While it’s okay to splurge once in a while, try to avoid huge shopping trips with the insurance money that you’ve received.

Avoiding overspending is especially important while you’re recreating your budget to account for your reduction in income.

Buy risky investments

Investing in risky things like cryptocurrency, penny stocks, or options can be tempting as a get rich quick scheme, especially if you have a lot of money to devote to the task.

If you put all of your insurance money into a risky investment that doesn’t pan out, you’ll have no money left to cover your expenses.

Taking the risk for a huge win isn’t worth the financial ruin that can come if your investment fails.

Deviate from your budget

Do your best to stick to your budget, or a modified version of your budget that reduces spending.

You can use your insurance payout to cover essential living expenses but try not to let the money burn a hole in your pocket, leading to overspending.

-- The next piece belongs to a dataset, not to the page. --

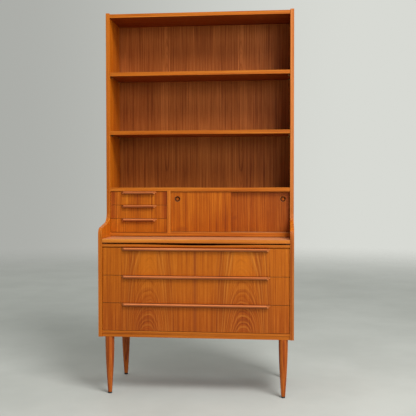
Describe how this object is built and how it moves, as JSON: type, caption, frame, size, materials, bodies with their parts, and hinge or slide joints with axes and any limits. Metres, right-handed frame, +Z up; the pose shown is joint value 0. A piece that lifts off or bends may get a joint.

If you increase your budget, your insurance payout won’t last as long as you expect it to last and you could find yourself in difficult financial straits down the line.


Losing a loved one isn’t easy.

Life insurance can help ease the financial burden of losing someone who helps provide for your family, but managing that payout well is important.

Proper management of the insurance payout can make it last for years while you grieve your loss and adjust your budget.

Managing the insurance payout poorly can lead to a difficult financial situation down the road.